Short problem
Copy the data exactly from the line that contains "near edge up." through the line that contains "cad_parts[node].hide_render = cad_parts[node].hide_viewport", keeping both end lines and leaving out everything else.
─── Data segment
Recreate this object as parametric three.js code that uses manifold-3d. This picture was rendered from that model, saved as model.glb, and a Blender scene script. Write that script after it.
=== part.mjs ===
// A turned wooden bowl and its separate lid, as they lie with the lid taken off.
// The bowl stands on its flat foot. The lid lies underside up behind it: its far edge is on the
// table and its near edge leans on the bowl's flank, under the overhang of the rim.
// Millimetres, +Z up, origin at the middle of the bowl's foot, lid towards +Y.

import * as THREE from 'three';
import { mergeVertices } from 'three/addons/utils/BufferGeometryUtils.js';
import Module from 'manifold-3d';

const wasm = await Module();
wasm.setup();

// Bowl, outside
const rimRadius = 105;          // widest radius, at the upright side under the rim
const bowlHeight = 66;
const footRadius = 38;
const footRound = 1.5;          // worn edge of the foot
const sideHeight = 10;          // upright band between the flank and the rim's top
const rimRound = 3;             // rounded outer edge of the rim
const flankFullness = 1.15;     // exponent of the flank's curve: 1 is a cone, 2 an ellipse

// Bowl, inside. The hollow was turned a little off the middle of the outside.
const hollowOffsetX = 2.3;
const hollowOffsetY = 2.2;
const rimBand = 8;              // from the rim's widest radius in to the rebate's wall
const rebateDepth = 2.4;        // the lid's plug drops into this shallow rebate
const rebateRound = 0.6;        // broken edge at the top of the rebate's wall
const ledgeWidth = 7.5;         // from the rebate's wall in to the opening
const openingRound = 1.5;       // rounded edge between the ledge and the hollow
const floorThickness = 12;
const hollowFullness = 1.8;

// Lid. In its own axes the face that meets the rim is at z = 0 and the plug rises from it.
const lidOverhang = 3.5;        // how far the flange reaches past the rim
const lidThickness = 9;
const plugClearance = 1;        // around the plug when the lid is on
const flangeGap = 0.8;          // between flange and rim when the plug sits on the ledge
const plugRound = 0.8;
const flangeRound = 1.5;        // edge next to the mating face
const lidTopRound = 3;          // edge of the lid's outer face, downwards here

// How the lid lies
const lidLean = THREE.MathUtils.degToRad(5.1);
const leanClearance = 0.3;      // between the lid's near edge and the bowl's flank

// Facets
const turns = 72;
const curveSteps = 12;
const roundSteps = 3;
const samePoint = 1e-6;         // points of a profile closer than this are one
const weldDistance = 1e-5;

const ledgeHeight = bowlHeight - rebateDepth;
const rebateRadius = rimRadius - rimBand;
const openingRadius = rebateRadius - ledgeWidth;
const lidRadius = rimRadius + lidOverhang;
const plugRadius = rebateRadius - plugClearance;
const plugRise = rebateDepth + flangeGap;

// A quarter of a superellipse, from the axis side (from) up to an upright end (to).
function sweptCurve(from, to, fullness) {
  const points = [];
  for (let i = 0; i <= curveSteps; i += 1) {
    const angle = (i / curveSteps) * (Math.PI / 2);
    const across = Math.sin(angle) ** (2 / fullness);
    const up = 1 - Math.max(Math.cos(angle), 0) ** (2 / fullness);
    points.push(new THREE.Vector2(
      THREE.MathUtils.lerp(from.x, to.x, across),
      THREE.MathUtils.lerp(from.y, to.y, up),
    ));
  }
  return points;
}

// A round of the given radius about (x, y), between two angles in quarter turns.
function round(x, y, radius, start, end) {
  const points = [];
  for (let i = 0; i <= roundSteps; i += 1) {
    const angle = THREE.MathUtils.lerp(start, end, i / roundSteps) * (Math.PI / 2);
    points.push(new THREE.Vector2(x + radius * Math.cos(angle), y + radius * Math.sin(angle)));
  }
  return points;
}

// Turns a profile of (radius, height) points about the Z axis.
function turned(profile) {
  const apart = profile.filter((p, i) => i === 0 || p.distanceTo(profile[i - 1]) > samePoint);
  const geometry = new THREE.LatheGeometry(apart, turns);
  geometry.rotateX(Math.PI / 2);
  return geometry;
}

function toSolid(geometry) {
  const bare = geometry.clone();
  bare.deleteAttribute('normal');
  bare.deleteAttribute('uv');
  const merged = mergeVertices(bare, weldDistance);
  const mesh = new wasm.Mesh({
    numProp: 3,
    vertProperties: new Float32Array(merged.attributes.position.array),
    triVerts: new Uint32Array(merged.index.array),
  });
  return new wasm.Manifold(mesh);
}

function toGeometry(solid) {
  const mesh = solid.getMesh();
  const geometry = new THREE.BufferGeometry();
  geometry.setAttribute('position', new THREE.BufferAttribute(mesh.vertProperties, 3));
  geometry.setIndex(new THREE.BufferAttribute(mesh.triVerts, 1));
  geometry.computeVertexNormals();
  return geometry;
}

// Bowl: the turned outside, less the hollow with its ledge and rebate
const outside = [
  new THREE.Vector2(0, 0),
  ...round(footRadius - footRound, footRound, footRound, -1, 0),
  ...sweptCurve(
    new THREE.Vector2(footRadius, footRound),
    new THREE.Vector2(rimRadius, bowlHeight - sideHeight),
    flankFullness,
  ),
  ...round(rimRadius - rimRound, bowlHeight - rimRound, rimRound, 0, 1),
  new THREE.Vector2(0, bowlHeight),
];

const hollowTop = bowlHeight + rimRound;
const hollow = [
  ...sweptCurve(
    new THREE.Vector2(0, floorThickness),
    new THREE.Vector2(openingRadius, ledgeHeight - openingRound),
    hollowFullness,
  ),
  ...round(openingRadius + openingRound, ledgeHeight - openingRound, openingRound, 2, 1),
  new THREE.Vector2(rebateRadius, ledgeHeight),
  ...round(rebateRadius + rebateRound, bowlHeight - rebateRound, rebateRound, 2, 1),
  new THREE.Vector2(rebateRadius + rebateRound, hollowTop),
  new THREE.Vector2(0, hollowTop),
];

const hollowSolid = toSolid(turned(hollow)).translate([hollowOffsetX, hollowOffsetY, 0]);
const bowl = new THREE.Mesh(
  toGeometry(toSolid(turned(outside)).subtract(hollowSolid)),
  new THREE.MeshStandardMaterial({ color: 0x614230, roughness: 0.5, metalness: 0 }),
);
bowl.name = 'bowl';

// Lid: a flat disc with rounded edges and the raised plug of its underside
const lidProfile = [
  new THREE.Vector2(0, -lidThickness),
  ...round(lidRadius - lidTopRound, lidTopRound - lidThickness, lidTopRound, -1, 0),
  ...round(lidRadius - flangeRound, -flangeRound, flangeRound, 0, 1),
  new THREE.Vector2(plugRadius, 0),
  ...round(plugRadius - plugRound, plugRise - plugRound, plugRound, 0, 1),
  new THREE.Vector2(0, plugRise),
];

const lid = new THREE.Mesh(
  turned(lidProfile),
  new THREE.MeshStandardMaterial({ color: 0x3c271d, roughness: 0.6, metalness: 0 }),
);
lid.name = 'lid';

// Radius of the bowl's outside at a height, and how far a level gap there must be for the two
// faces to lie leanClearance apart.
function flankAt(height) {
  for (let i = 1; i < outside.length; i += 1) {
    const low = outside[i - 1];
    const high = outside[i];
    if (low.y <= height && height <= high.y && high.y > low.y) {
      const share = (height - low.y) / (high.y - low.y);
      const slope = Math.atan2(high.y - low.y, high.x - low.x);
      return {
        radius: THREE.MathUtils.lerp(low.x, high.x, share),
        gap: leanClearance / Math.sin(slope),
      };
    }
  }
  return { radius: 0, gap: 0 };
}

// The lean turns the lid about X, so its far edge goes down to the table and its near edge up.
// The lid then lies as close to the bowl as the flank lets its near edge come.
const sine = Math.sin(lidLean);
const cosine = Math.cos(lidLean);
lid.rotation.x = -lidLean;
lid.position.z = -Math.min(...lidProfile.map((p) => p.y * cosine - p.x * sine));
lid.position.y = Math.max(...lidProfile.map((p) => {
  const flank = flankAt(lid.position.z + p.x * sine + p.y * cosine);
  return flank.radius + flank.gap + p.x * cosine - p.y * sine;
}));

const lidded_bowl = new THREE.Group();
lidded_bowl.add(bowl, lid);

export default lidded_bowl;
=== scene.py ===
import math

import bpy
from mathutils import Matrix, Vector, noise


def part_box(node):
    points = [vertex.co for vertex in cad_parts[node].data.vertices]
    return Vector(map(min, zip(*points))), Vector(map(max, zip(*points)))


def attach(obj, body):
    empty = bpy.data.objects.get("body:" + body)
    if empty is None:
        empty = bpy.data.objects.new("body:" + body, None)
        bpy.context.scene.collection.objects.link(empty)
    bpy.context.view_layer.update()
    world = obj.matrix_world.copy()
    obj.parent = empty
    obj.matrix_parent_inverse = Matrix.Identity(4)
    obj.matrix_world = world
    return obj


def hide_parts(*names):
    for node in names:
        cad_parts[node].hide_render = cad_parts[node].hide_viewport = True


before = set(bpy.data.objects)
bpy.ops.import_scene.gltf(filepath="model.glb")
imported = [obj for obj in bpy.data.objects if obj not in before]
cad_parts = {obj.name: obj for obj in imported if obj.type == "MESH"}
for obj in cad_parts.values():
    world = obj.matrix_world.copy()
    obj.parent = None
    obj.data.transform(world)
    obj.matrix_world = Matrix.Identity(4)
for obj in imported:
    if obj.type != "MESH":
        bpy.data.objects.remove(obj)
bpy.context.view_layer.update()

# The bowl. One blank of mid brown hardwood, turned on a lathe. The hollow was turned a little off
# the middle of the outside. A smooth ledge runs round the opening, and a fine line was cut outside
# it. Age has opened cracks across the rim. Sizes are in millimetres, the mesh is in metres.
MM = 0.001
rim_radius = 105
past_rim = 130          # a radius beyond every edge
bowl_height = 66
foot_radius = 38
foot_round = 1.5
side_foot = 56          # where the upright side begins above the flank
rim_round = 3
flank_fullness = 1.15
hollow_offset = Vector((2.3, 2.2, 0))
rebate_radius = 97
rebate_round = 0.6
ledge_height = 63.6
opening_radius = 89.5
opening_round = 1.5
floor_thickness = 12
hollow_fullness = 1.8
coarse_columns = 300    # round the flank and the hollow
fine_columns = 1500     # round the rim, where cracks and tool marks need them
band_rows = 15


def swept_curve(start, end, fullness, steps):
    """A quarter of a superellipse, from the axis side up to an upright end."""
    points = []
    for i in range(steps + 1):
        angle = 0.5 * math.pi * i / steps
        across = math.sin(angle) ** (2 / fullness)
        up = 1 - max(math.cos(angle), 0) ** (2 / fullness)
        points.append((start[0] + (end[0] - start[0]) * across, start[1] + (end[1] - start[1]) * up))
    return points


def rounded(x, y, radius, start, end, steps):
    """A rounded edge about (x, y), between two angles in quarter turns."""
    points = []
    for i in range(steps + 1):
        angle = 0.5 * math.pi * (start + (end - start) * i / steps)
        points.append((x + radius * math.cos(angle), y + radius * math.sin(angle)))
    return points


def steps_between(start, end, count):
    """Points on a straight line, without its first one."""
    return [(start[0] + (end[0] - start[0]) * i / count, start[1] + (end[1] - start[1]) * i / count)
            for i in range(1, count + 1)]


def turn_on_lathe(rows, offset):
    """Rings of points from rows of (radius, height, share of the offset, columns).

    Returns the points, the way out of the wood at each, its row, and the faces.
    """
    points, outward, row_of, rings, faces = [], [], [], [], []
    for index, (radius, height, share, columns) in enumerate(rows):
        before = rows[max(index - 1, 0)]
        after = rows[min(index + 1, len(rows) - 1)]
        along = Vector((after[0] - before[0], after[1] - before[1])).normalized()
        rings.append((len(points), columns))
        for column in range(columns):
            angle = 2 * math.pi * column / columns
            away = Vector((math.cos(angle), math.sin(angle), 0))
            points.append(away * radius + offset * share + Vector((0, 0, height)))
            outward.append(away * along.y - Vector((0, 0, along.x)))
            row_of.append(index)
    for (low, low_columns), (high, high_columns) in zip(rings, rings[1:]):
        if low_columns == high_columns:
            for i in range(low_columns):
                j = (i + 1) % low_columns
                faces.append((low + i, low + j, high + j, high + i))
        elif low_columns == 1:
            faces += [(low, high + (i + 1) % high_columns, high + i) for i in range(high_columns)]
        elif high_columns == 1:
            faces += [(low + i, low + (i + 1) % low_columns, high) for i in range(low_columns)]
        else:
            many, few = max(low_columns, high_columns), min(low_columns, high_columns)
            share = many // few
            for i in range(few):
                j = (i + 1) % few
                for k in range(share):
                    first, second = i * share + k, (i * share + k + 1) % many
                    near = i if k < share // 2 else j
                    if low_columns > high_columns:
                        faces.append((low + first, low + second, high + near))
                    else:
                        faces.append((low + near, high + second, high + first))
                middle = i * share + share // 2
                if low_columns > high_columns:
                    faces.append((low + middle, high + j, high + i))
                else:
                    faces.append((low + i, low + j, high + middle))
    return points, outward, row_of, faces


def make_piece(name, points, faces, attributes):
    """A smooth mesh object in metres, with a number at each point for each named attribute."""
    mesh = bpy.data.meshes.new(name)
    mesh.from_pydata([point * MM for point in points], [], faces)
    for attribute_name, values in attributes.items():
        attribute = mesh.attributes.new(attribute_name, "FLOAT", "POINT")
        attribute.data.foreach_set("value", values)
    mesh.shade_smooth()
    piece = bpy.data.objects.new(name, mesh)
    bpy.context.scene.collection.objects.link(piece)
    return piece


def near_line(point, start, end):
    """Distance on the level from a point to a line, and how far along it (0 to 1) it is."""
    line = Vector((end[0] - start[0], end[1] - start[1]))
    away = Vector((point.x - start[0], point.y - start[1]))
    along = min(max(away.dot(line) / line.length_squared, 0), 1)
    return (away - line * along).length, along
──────
Result for this task
// The lean turns the lid about X, so its far edge goes down to the table and its near edge up.
// The lid then lies as close to the bowl as the flank lets its near edge come.
const sine = Math.sin(lidLean);
const cosine = Math.cos(lidLean);
lid.rotation.x = -lidLean;
lid.position.z = -Math.min(...lidProfile.map((p) => p.y * cosine - p.x * sine));
lid.position.y = Math.max(...lidProfile.map((p) => {
  const flank = flankAt(lid.position.z + p.x * sine + p.y * cosine);
  return flank.radius + flank.gap + p.x * cosine - p.y * sine;
}));

const lidded_bowl = new THREE.Group();
lidded_bowl.add(bowl, lid);

export default lidded_bowl;
=== scene.py ===
import math

import bpy
from mathutils import Matrix, Vector, noise


def part_box(node):
    points = [vertex.co for vertex in cad_parts[node].data.vertices]
    return Vector(map(min, zip(*points))), Vector(map(max, zip(*points)))


def attach(obj, body):
    empty = bpy.data.objects.get("body:" + body)
    if empty is None:
        empty = bpy.data.objects.new("body:" + body, None)
        bpy.context.scene.collection.objects.link(empty)
    bpy.context.view_layer.update()
    world = obj.matrix_world.copy()
    obj.parent = empty
    obj.matrix_parent_inverse = Matrix.Identity(4)
    obj.matrix_world = world
    return obj


def hide_parts(*names):
    for node in names:
        cad_parts[node].hide_render = cad_parts[node].hide_viewport = True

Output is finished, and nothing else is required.